6. “People do not love alike, neither do they starve alike.” (Singer).
7. Hunger is about a young man with artistic leanings living in Kristiania, Norway. From biographical details about Hamsun we can guess that the story is based on Hamsun’s own experiences and takes place in in 1879-80.
Hunger itself does not offer much in the way of context. It is a first person account of a young man living alone in a city. He appears to have no awareness of anything outside his own need, which is mostly for food. He is starving and desperate, but the private code by which he lives forbids him from taking work that he considers to be below his abilities.
8. His mental state throughout is ostensibly a result of his being hungry, rather than a symptom of mental illness or PTSD for example. He cycles rapidly through extreme moods: hilarity, despondency, optimism, despair, loneliness, social anxiety etc.
9. Doubt is the driving force behind the narrator’s racing thoughts.
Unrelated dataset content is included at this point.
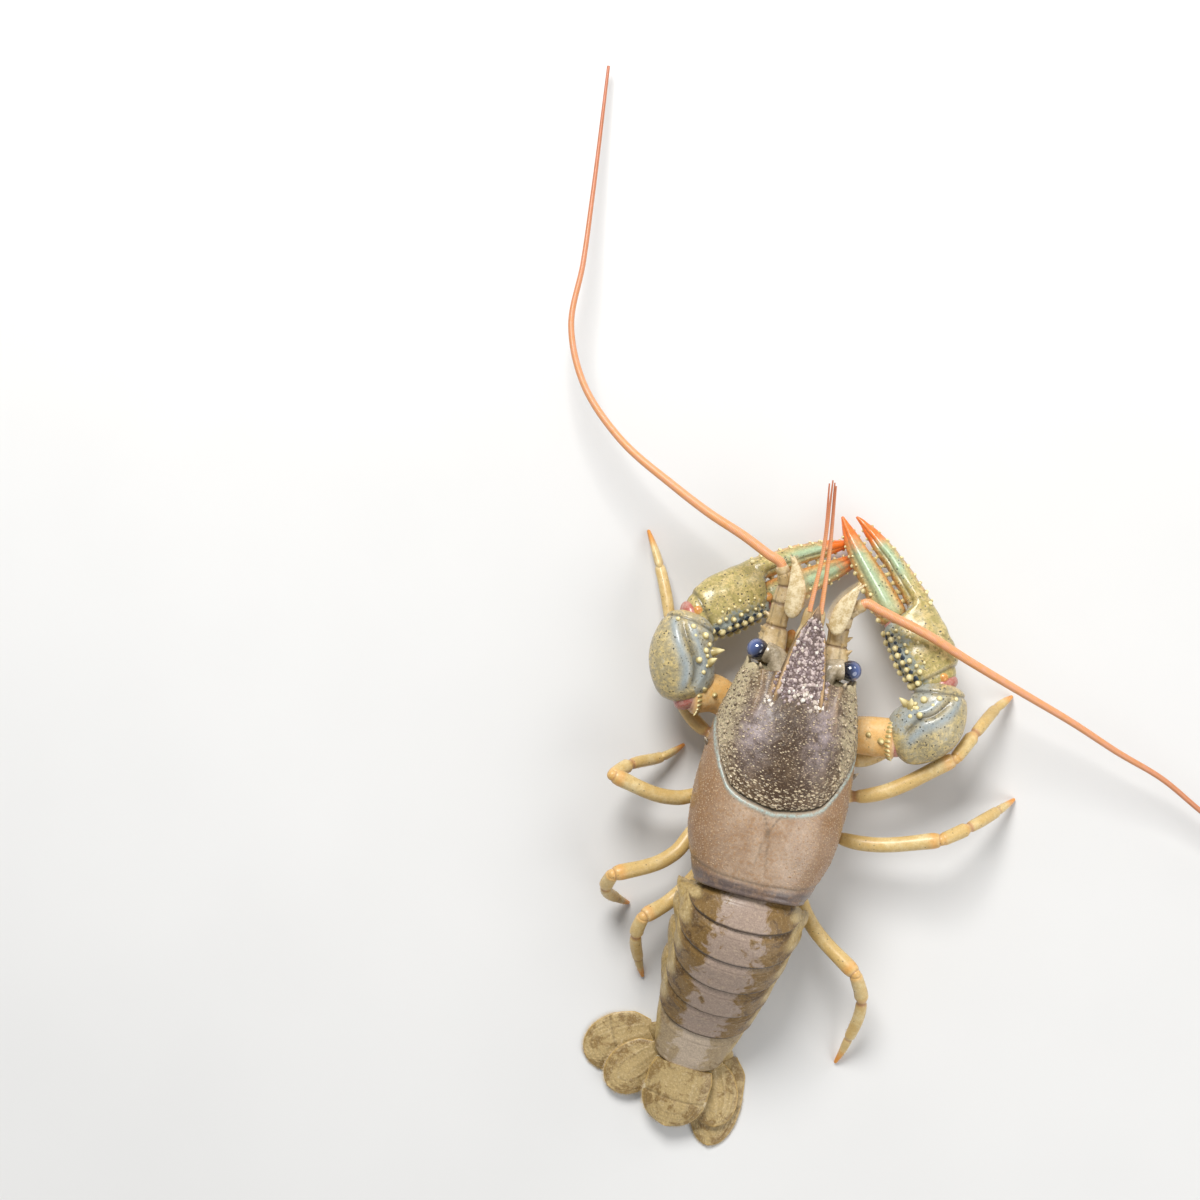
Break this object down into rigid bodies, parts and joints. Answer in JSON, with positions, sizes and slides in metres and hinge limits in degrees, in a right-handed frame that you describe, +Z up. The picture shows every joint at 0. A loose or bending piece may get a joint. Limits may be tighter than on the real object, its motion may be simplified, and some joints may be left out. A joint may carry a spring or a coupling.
{
  "type": "crayfish",
  "caption": "Life-size still model of a small brown crayfish with olive claws folded forward, long feelers and a fanned tail, standing on the floor",
  "frame": {"origin": "on the floor, under the middle of the model's whole footprint, feelers included", "axes": "+X the animal's right side, +Y forward from tail to head, +Z up"},
  "size_m": [0.1546, 0.1738, 0.0269],
  "materials": {
    "shell": "wet glossy taupe-brown shell with pale specks",
    "tail": "wet glossy olive-brown plates, mottled",
    "claw": "wet olive-green shell with yellow bumps and orange tips",
    "leg": "straw-yellow shell with orange tips",
    "antenna": "ringed salmon-orange",
    "cream": "pale cream to olive-grey",
    "eye": "glossy blue-black",
    "underside": "pale straw underside"
  },
  "bodies": {
    "root": {"abdomen_1": "tail", "abdomen_2": "tail", "abdomen_3": "tail", "abdomen_4": "tail", "abdomen_5": "tail", "abdomen_6": "tail", "antenna_base_l": "cream", "antenna_base_r": "cream", "antenna_scale_l": "cream", "antenna_scale_r": "cream", "antennule_l": "antenna", "antennule_r": "antenna", "carapace": "shell", "carpus_l": "claw", "carpus_r": "claw", "cheliped_ischium_l": "leg", "cheliped_ischium_r": "leg", "cheliped_merus_l": "leg", "cheliped_merus_r": "leg", "dactyl_l": "claw", "dactyl_r": "claw", "eye_l": "eye", "eye_r": "eye", "eyestalk_l": "cream", "eyestalk_r": "cream", "flagellum_l1": "antenna", "flagellum_l2": "antenna", "flagellum_l3": "antenna", "flagellum_r1": "antenna", "flagellum_r2": "antenna", "flagellum_r3": "antenna", "leg2_l_lower": "leg", "leg2_l_upper": "leg", "leg2_r_lower": "leg", "leg2_r_upper": "leg", "leg3_l_lower": "leg", "leg3_l_upper": "leg", "leg3_r_lower": "leg", "leg3_r_upper": "leg", "leg4_l_lower": "leg", "leg4_l_upper": "leg", "leg4_r_lower": "leg", "leg4_r_upper": "leg", "leg5_l_lower": "leg", "leg5_l_upper": "leg", "leg5_r_lower": "leg", "leg5_r_upper": "leg", "maxilliped_l": "leg", "maxilliped_r": "leg", "palm_l": "claw", "palm_r": "claw", "sternum": "underside", "telson": "tail", "uropod_inner_l": "tail", "uropod_inner_r": "tail", "uropod_outer_l": "tail", "uropod_outer_r": "tail"}
  },
  "joints": []
}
His doubt tirelessly regenerates itself. Doubt is what drives the desperation and sets its parameters. It is what keeps need always at the centre.
At every moment he is like a reckless gambler who has already placed his bet before realizing the stakes are too high, and then in a panic must cut his losses before waiting to see the outcome.
“He was a man before his time,” says Singer, “His skepticism, or perhaps it could be called pyrrhonism — doubting even the doubts — belonged to a later era. To Hamsun man was nothing but a chain of moods that kept constantly changing, often without a trace of consistency.”
10. “Fictional heroes who are estranged from their environment seldom emerge lifelike,” says Singer, “With most writers, such heroes are mere shadows, or, at best, symbols. But Hamsun is able to portray both the environment and the alienation, the soil and the extirpation. His heroes have roots even though they cannot be seen.”
There is almost no historical or social/political context in Hunger. In most novels of the era that would be seen as a fault. In Hunger it is seen as a strength.